When Should CEOs Get the COVID-19 Vaccine?

They are essential to their stakeholders, but are they essential workers?

The priorities for now are very clear. With the early supply of the COVID-19 vaccine very limited in the coming weeks, a US government panel last week recommended that the nation’s 21 million healthcare workers—and 3 million residents of long-term care facilities—get top priority.

But by early next year, there likely will be multiple vaccines approved, and supplies will be less constrained. Public health experts will again determine which groups should be prioritized, and corporate experts are already quietly debating where CEOs might rank. It’s a debate they know could be explosive. “CEOs are operating in an increasingly transparent fishbowl,” says Richard Marshall, a Korn Ferry senior client partner and global managing director of the company’s Corporate Affairs Center of Expertise. “Every move is scrutinized, and optics matter as much as intent.”

Certainly, some CEOs, based on their age and health conditions, could be prime candidates to get the vaccine relatively early. According to Korn Ferry research, the average US CEO is 59 years old, about the age most public health officials say people become more vulnerable to the deadly virus. Companies have been sent reeling because their chief executives have gotten sick. At the same time, if CEOs get vaccinated, it could inspire employees to also get vaccinated.

But many worry that a CEO getting priority over employees might be a bigger risk to an organization than the CEO actually getting COVID-19. It could give the impression that junior-level employees don’t matter or feed into the perception that things are only fair for the well-off and powerful. “It is true that CEOs are important to the lives of thousands of employees, and in many cases millions of customers,” says Alan Guarino, a Korn Ferry vice chairman and coleader of the firm’s Board and CEO Services practice. “But using that criteria would always put them in some of type of elite category. And that may not be best when setting a good leadership climate.”

The ultimate decision of who gets the vaccine first lies with individual states. Even if CEOs wind up in high-priority groups based on their age and health conditions, they might not want to be first in line, experts say. “At the end of the day, it’s like the military model where the troops eat before the officers,” says David Vied, global sector leader of Korn Ferry’s Medical Devices and Diagnostics practice.

Regardless of when CEOs get on the vaccine priority list, they face another quandary: how far to push their own employees to get vaccinated. In most cases, companies—and their leaders—may be able to require their employees to get vaccinated (though there are exceptions for religious objections and existing medical conditions that might make taking a vaccine harmful). However, experts have differing opinions on how vocal top leaders should be when encouraging their employees to get the vaccine, particularly because of how politically divisive everything around the coronavirus has become. “It’s tiptoeing a line,” says Dennis Carey, a Korn Ferry vice chairman and coleader of the firm’s Board and CEO Services practice.

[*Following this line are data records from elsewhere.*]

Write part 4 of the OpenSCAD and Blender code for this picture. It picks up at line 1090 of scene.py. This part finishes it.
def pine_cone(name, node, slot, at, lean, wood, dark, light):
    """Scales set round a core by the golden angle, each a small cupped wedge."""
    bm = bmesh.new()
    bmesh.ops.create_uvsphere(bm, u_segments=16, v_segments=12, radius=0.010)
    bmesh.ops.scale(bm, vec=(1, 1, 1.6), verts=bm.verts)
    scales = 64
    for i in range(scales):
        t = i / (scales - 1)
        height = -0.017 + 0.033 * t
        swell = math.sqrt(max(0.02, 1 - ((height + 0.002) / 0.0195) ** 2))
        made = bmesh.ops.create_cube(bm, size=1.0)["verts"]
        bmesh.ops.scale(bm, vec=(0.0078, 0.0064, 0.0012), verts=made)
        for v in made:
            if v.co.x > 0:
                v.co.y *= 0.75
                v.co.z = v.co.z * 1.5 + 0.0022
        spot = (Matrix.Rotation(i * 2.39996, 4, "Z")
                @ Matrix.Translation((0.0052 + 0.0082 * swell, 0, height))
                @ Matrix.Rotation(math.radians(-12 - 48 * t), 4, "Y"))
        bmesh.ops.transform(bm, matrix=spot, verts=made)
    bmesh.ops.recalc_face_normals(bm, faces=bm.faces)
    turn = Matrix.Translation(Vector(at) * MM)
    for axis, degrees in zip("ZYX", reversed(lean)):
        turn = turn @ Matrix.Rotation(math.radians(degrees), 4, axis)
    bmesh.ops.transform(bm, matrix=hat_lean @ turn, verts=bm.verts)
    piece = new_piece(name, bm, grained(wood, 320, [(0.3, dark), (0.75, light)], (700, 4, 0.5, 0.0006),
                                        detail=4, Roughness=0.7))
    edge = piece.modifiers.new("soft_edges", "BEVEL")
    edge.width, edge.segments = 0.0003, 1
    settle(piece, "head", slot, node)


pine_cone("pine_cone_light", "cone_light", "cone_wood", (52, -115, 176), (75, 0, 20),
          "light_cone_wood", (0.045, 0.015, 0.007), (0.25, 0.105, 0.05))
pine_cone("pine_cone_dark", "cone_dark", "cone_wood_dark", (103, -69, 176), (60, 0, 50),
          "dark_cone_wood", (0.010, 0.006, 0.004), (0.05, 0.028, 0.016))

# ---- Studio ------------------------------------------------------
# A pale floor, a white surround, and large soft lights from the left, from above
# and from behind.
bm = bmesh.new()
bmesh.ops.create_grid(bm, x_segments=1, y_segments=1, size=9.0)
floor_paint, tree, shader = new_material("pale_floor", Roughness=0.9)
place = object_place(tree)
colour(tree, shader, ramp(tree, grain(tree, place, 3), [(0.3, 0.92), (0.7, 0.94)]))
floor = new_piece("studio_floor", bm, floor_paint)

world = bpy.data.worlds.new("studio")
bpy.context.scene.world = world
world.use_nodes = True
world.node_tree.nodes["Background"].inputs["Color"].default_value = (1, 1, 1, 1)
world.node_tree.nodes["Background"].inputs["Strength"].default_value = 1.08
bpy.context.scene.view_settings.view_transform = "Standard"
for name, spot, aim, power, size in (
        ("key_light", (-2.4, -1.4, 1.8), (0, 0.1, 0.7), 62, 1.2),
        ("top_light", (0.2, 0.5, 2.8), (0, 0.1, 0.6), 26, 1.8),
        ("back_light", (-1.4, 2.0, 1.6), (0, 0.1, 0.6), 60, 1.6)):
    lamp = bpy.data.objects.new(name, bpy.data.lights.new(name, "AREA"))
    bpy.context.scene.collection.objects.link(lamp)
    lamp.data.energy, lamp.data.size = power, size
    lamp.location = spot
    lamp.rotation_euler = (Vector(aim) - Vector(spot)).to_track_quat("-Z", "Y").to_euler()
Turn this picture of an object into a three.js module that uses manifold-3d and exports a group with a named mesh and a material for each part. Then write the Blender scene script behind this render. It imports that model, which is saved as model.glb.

In a major poll conducted between mid-October and November 1, a time when there was encouraging news about the success rate of vaccine trials, 58% of Americans said they would get a COVID-19 vaccine, up from a low of 50% in September. Nevertheless, 42% said they wouldn’t get vaccinated, even if the medicine was provided free of charge. Carey suggests that CEOs tell employees the choice to get vaccinated is a personal decision. “Encouraging people to take the vaccine—why take that step if it’s a landmine?” he says.